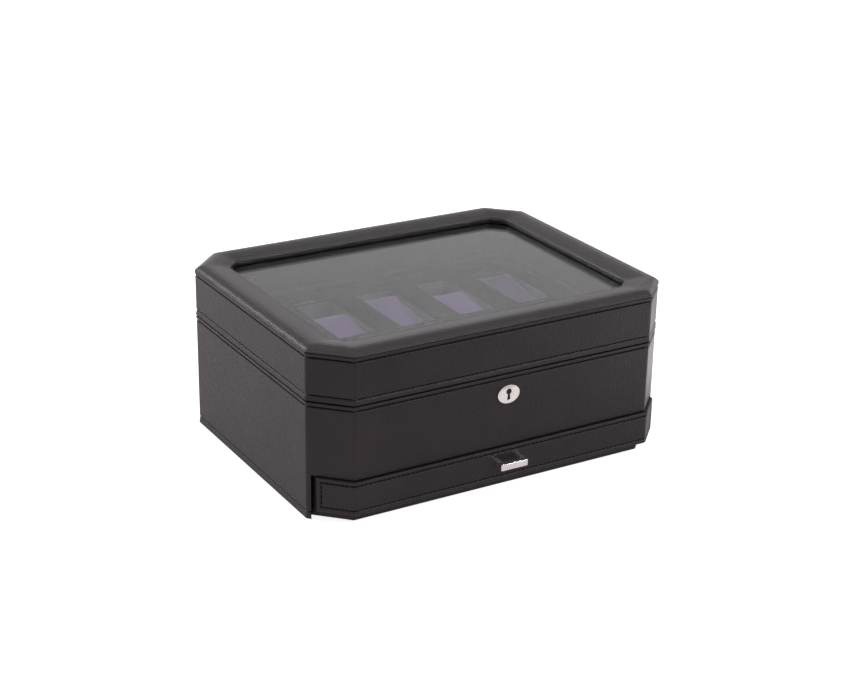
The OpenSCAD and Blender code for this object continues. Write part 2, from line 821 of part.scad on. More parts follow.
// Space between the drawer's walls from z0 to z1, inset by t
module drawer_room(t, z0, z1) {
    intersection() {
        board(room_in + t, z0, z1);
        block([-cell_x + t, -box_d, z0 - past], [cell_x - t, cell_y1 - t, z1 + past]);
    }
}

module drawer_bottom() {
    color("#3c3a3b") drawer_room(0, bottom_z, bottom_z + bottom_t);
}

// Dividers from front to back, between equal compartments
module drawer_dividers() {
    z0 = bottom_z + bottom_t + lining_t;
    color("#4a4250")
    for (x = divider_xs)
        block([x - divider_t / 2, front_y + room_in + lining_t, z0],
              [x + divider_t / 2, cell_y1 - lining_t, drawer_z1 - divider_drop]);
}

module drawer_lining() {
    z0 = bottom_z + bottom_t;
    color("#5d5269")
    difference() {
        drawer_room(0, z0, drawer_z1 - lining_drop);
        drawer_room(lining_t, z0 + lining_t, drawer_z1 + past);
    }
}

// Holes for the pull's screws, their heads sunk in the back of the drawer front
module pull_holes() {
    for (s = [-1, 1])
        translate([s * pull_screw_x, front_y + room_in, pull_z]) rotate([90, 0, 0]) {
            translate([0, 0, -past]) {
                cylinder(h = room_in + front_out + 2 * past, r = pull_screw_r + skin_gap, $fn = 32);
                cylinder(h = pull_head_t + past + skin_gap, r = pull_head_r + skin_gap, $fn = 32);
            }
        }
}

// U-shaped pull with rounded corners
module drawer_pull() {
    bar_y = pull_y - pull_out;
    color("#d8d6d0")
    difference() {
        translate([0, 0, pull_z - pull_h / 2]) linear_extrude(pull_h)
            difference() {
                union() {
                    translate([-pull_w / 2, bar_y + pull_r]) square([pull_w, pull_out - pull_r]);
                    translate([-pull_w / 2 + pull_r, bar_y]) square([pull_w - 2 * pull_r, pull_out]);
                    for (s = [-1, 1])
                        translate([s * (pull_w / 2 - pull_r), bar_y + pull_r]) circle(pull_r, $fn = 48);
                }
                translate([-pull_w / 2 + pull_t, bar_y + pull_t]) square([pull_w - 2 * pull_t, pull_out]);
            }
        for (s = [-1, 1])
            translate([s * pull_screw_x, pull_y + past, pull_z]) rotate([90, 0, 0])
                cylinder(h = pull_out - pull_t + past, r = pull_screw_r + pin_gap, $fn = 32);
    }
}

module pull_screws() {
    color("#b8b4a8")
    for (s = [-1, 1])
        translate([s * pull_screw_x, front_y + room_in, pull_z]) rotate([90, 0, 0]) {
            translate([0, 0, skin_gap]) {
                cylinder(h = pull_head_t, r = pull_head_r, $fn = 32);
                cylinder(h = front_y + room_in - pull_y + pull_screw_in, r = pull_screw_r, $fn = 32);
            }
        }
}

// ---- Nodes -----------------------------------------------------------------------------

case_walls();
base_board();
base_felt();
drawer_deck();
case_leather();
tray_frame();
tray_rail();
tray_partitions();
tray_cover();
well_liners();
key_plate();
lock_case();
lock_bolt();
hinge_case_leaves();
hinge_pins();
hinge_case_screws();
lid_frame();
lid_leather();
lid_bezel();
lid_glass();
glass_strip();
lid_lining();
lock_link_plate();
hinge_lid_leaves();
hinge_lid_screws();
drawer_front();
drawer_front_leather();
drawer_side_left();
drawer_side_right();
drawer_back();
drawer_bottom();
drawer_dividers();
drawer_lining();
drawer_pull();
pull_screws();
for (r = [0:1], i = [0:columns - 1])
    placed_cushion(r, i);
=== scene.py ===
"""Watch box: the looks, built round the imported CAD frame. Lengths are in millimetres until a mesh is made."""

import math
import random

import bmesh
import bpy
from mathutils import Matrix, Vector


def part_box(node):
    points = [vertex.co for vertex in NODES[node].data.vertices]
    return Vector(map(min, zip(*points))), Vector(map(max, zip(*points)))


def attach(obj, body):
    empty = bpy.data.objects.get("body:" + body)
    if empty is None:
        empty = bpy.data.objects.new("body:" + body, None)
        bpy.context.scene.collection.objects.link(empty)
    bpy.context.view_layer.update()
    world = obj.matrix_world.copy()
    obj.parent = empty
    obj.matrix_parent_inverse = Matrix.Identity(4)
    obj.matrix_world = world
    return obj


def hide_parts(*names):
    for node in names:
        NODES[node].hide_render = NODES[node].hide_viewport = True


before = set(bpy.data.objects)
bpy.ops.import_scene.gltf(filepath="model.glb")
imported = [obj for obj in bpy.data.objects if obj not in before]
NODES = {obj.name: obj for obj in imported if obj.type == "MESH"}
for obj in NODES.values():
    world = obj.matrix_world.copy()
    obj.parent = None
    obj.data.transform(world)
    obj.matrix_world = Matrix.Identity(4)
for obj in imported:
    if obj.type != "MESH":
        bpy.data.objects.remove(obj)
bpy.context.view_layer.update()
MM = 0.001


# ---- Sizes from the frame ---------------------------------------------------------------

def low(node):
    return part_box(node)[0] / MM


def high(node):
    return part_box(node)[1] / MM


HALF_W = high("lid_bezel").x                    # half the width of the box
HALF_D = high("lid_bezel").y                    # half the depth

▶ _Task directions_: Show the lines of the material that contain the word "before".

▶ _In response_:
before = set(bpy.data.objects)
imported = [obj for obj in bpy.data.objects if obj not in before]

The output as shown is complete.